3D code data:
⟨

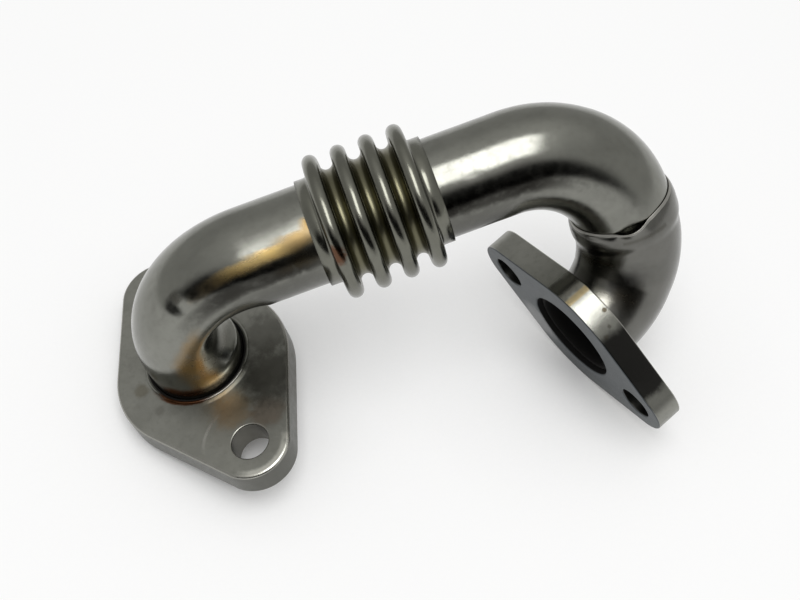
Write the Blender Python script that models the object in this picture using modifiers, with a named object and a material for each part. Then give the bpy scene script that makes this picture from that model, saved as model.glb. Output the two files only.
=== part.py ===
"""Exhaust gas recirculation pipe: an inlet flange, a bent tube, a bellows with four convolutions,
a second bent tube, an elbow slipped over that tube, and an outlet flange. Metres, +Z up. The pipe
lies on a flat surface the way it comes to rest, with the middle of its footprint at the origin."""
from collections import namedtuple
from math import asin, cos, pi, radians, sin, sqrt

import bmesh
import bpy
import numpy as np
from mathutils import Matrix, Vector

MM = 0.001
WELD = 0.001 * MM
SMOOTH_ANGLE = radians(35)
PLATE_SMOOTH_ANGLE = radians(30)

# Clearance that brazed pieces keep between each other
JOINT_GAP = 0.3 * MM

# Tubes
TUBE_RADIUS = 12.5 * MM
TUBE_WALL = 1.0 * MM
TUBE_RECESS = 1.5 * MM
BEND_STEP = radians(6)
BEND_SWELL = 0.055
TUBE_SIDES = 28

# Centre line, from the inlet flange's mating face to the outlet flange's mating face
INLET_LEG = 4.4 * MM
INLET_BEND_RADIUS = 24.7 * MM
INLET_BEND_ANGLE = radians(91.1)
INLET_BEND_PINCH = 0.6
INLET_RUN = 31.4 * MM
OUTLET_RUN = 33.3 * MM
OUTLET_BEND_RADIUS = 25.0 * MM
OUTLET_BEND_ANGLE = radians(88.6)
OUTLET_BEND_ROLL = radians(-18.3)
ELBOW_LEAD = 5.0 * MM
ELBOW_BEND_RADIUS = 20.0 * MM
ELBOW_BEND_ANGLE = radians(80.3)
ELBOW_BEND_ROLL = radians(-19.3)
ELBOW_LEG = 0.1 * MM

# Elbow mouth: a sleeve over the end of the outlet tube, cut at a slant, and a shoulder behind it
SOCKET_LAP = 3.0 * MM
SLEEVE_STEPS = 2
MOUTH_NEAR = 1.9 * MM
MOUTH_SLANT = radians(26.9)
MOUTH_ANGLE = radians(-76.4)
SHOULDER_DROP = 0.5 * MM
SHOULDER_LENGTH = 1.5 * MM
TAPER_SHARE = 0.5

# Bellows
CONVOLUTIONS = 4
CONVOLUTION_PITCH = 7.1 * MM
CONVOLUTION_HEIGHT = 4.8 * MM
CREST_ROUND = 1.9 * MM
BELLOWS_WALL = 0.5 * MM
CUFF_LENGTH = 2.4 * MM
CUFF_FILLET = 0.8 * MM
CUFF_LAP = 3.2 * MM
CREST_STEPS = 4
ROOT_STEPS = 3
BELLOWS_SIDES = 36

# Inlet flange
INLET_FLANGE_THICKNESS = 7.8 * MM
INLET_BOLT_SPACING = 56.4 * MM
INLET_BOLT_HOLE_RADIUS = 4.7 * MM
INLET_LUG_RADIUS = 10.1 * MM
INLET_BODY_RADIUS = 23.2 * MM
INLET_BORE_OFFSET = 3.2 * MM
INLET_BOLT_ANGLE = radians(-75.2)
INLET_EDGE_ROUND = 0.9 * MM

# Outlet flange
OUTLET_FLANGE_THICKNESS = 7.1 * MM
OUTLET_BOLT_SPACING = 47.0 * MM
OUTLET_BOLT_HOLE_RADIUS = 4.5 * MM
OUTLET_LUG_RADIUS = 8.6 * MM
OUTLET_BODY_RADIUS = 20.5 * MM
OUTLET_BOLT_ANGLE = radians(126)
OUTLET_EDGE_ROUND = 0.4 * MM

# Both flanges
BORE_CHAMFER = 1.7 * MM
FACE_CHAMFER = 0.4 * MM
HOLE_CHAMFER = 0.4 * MM
OUTLINE_STEP = radians(9)
BORE_SIDES = 40
HOLE_SIDES = 20
CUTTER_OVERRUN = 2.0 * MM

# Brazed joints
BRAZE_CROWN = 0.35 * MM


# A place on a tube's centre line. Local +Z leads on, swell widens the section along local X, and
# pinch flattens its inner side, at local +X
Station = namedtuple("Station", "frame radius swell pinch")


def start_of_line():
    return Station(Matrix.Identity(4), TUBE_RADIUS, 0.0, 0.0)


def straight(frame, length, radius=TUBE_RADIUS):
    """Return the station a length further along the travel direction, which is local +Z."""
    return Station(frame @ Matrix.Translation((0, 0, length)), radius, 0.0, 0.0)


def bend(frame, radius, angle, roll=0.0, pinch=0.0):
    """Return the stations along an arc that turns local +Z towards the rolled local +X."""
    centre = frame @ Matrix.Rotation(roll, 4, "Z") @ Matrix.Translation((radius, 0, 0))
    back = Matrix.Translation((-radius, 0, 0))
    steps = max(2, round(angle / BEND_STEP))
    made = []
    for k in range(1, steps + 1):
        turned_frame = centre @ Matrix.Rotation(angle * k / steps, 4, "Y") @ back
        strength = sin(pi * k / steps)
        made.append(Station(turned_frame, TUBE_RADIUS, BEND_SWELL * strength, pinch * strength))
    return made


def material(name, colour, roughness, metallic=1.0):
    """Return a Principled BSDF material."""
    made = bpy.data.materials.new(name)
    made.use_nodes = True
    shader = made.node_tree.nodes["Principled BSDF"]
    shader.inputs["Base Color"].default_value = (*colour, 1.0)
    shader.inputs["Roughness"].default_value = roughness
    shader.inputs["Metallic"].default_value = metallic
    return made


def collection(name):
    """Return a new collection linked to the scene."""
    made = bpy.data.collections.new(name)
    bpy.context.scene.collection.children.link(made)
    return made


def place(piece, frame, parent):
    """Give a piece its location and rotation under its parent."""
    piece.parent = parent
    piece.location = frame.to_translation()
    piece.rotation_euler = frame.to_euler()


def finish(piece, finish_material, smooth_angle=SMOOTH_ANGLE):
    """Set a piece's material and shading."""
    piece.data.materials.clear()
    piece.data.materials.append(finish_material)
    piece.data.shade_smooth()
    piece.data.set_sharp_from_angle(angle=smooth_angle)


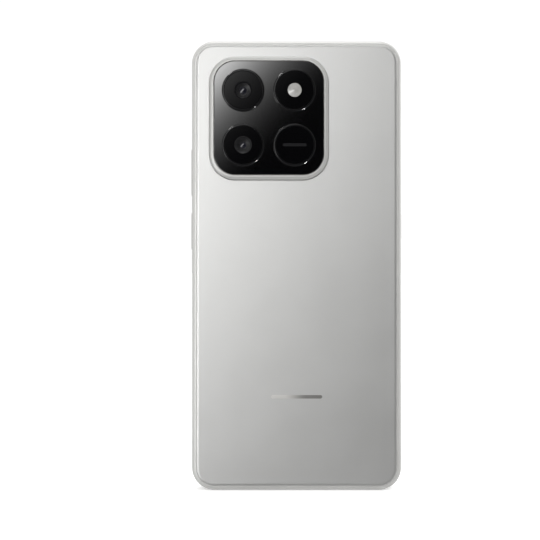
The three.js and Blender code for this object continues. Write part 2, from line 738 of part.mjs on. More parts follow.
piece("main_camera", "chip", cameraModule(MAIN_CAMERA, lensPlaces.main));
piece("second_camera", "chip", cameraModule(SECOND_CAMERA, lensPlaces.second));
piece("flash_board", "chip", flashBoard());
piece("front_camera", "chip", frontCameraModule());
piece("earpiece", "plasticBlack", earpiece());
piece("proximity_sensor", "chip", proximitySensor());

// ---- Main board, its chip and cans, and the cover over them ----

function moduleWindow({ size }, [x, y]) {
  const half = size / 2 + PART_GAP;
  return block([x - half, y - half, -OVERCUT], [x + half, y + half, OVERCUT]);
}

const cameraWindows = [
  moduleWindow(MAIN_CAMERA, lensPlaces.main),
  moduleWindow(SECOND_CAMERA, lensPlaces.second),
];

function mainBoard() {
  const y = (mainBoardTop + mainBoardBottom) / 2;
  const outline = roundedOutline(2 * boardHalf, MAIN_BOARD_HEIGHT, BOARD.radius, 0, y);
  const screws = [...coverScrews, ...boardScrews];
  const holes = screws.map((at) => disc(SCREW.holeRadius, 0, OVERCUT, at, SCREW_SIDES));
  return cut(slab(outline, boardFront, boardRear), [...cameraWindows, ...holes]);
}

function boardCover() {
  const y = (mainBoardTop + boardCoverBottom) / 2;
  const outline = roundedOutline(2 * boardHalf, mainBoardTop - boardCoverBottom, BOARD.radius, 0, y);
  const holes = coverScrews.map((at) => disc(SCREW.holeRadius, 0, OVERCUT, at, SCREW_SIDES));
  return cut(slab(outline, boardCoverFront, boardCoverRear), [...cameraWindows, ...holes]);
}

/** A pressed can between two sides, open towards the board. */
function shield(left, right, low, height) {
  const x = (left + right) / 2;
  const y = low + height / 2;
  const width = right - left;
  const outer = slab(roundedOutline(width, height, SHIELD.radius, x, y), onBoard, shieldRear);
  const inner = roundedOutline(
    width - 2 * SHIELD.wall,
    height - 2 * SHIELD.wall,
    SHIELD.radius - SHIELD.wall,
    x,
    y,
  );
  return cut(outer, [slab(inner, 0, shieldRear - SHIELD.wall)]);
}

const shieldRow = boardCoverBottom + SHIELD_GAP;
const radioRow = shieldRow + PROCESSOR_SHIELD_HEIGHT + RADIO_GAP;

function chipSquare(size, low, high) {
  const half = size / 2;
  const y = shieldRow + PROCESSOR_SHIELD_HEIGHT / 2;
  return block([chipColumn - half, y - half, low], [chipColumn + half, y + half, high]);
}

function processor() {
  return chipSquare(PROCESSOR.size, onBoard, onBoard + PROCESSOR.thickness);
}

function thermalPad() {
  const low = onBoard + PROCESSOR.thickness + LAYER_GAP;
  return chipSquare(PROCESSOR.size - 2 * PROCESSOR.padMargin, low, shieldRear - SHIELD.wall - LAYER_GAP);
}

piece("main_board", "boardGreen", mainBoard());
piece("processor", "chip", processor());
piece("thermal_pad", "thermalGrey", thermalPad());
piece(
  "processor_shield",
  "canSteel",
  shield(chipColumnLeft, chipColumnRight, shieldRow, PROCESSOR_SHIELD_HEIGHT),
);
piece("radio_shield", "canSteel", shield(chipColumnLeft, chipColumnRight, radioRow, RADIO_SHIELD_HEIGHT));
piece(
  "power_shield",
  "canSteel",
  shield(powerColumnLeft, powerColumnRight, shieldRow, POWER_SHIELD_HEIGHT),
);
piece("board_cover", "plasticBlack", boardCover());

// ---- Battery and the flexible circuits round it ----

function battery() {
  const width = 2 * (cavityHalf - BATTERY.sideRoom);
  const y = (batteryTop + batteryBottom) / 2;
  const outline = roundedOutline(width, batteryTop - batteryBottom, BATTERY.radius, 0, y);
  return softSlab(outline, floor, batteryRear, BATTERY.edge, BATTERY.edge, 3);
}

// The coil and the graphite sheet share the layer over the battery, the coil above and the sheet below it
const sheetWidth = 2 * (cavityHalf - BATTERY.sideRoom - GRAPHITE.margin);
const coilTop = batteryTop - GRAPHITE.margin;
const coilBottom = coilTop - NFC_COIL.height;

function graphiteSheet() {
  const top = coilBottom - PART_GAP;
  const bottom = batteryBottom + GRAPHITE.margin;
  const outline = roundedOutline(sheetWidth, top - bottom, BATTERY.radius, 0, (top + bottom) / 2);
  return slab(outline, graphiteFront, graphiteFront + GRAPHITE.thickness);
}

function nfcCoil() {
  const y = (coilTop + coilBottom) / 2;
  const outer = roundedOutline(sheetWidth, NFC_COIL.height, NFC_COIL.radius, 0, y);
  const inner = roundedOutline(
    sheetWidth - 2 * NFC_COIL.strip,
    NFC_COIL.height - 2 * NFC_COIL.strip,
    NFC_COIL.radius / 2,
    0,
    y,
  );
  return cut(slab(outer, graphiteFront, graphiteFront + GRAPHITE.thickness), [slab(inner, 0, OVERCUT)]);
}

function mainFlex() {
  const high = flexFront + FLEX_THICKNESS / 2;
  const low = onBoard + FLEX_THICKNESS / 2;
  const route = [
    [mainBoardBottom + MAIN_FLEX.tail, low],
    [mainBoardBottom, low],
    [batteryTop, high],
    [batteryBottom, high],
    [subBoardTop, low],
    [subBoardTop - MAIN_FLEX.tail, low],
  ];
  return strip(route, FLEX_THICKNESS, MAIN_FLEX.x, MAIN_FLEX.width);
}

function batteryFlex() {
  const x = cavityHalf - BATTERY_FLEX.fromSide;
  const half = BATTERY_FLEX.width / 2;
  const low = [x - half, batteryTop + PART_GAP, onBoard];
  const top = mainBoardBottom + BATTERY_FLEX.tail;
  return block(low, [x + half, top, onBoard + BATTERY_FLEX.thickness]);
}

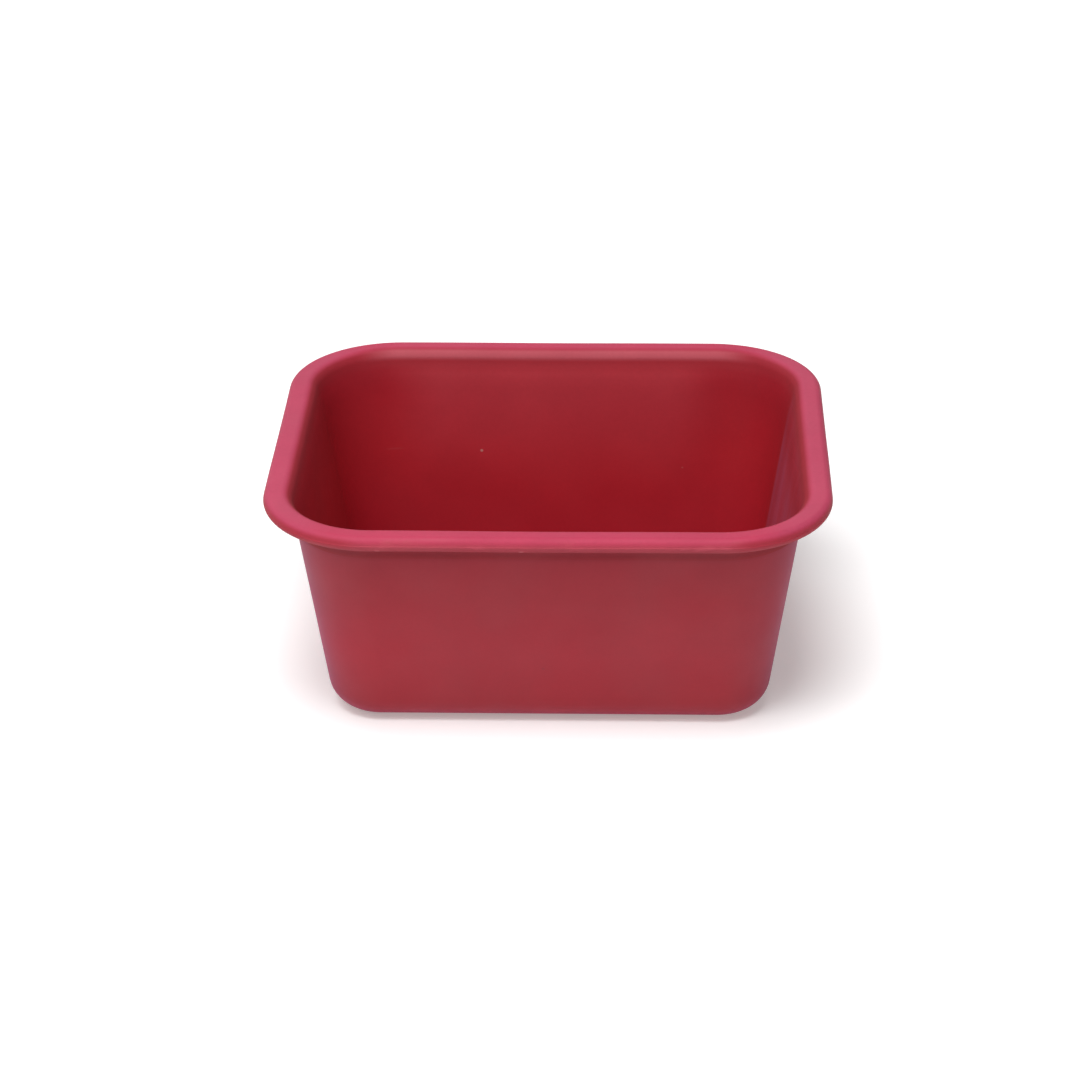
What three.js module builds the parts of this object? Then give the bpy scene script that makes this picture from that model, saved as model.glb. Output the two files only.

⟩

TASK OBJECTIVE: Return exactly the lines from the beginning of the data above through the one containing "from math import", please. Include both end lines and add nothing else.

PROBLEM SOLUTION:
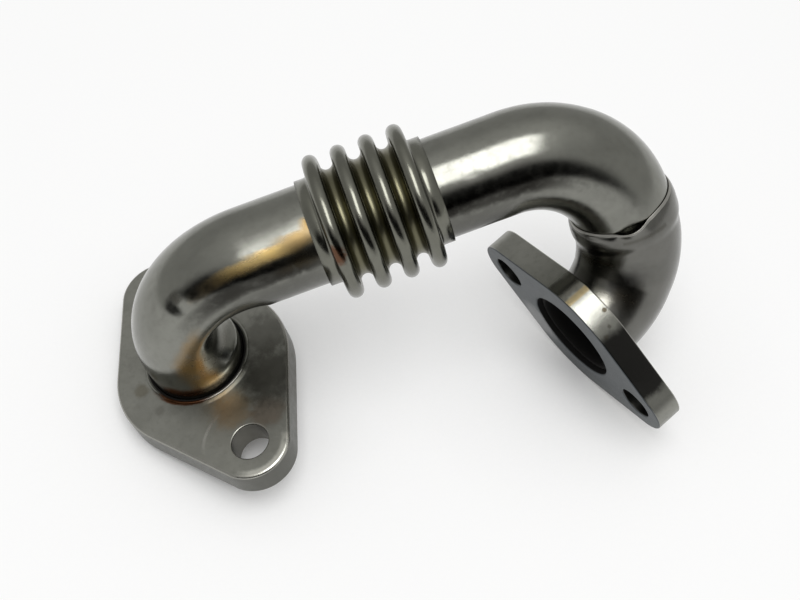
Write the Blender Python script that models the object in this picture using modifiers, with a named object and a material for each part. Then give the bpy scene script that makes this picture from that model, saved as model.glb. Output the two files only.
=== part.py ===
"""Exhaust gas recirculation pipe: an inlet flange, a bent tube, a bellows with four convolutions,
a second bent tube, an elbow slipped over that tube, and an outlet flange. Metres, +Z up. The pipe
lies on a flat surface the way it comes to rest, with the middle of its footprint at the origin."""
from collections import namedtuple
from math import asin, cos, pi, radians, sin, sqrt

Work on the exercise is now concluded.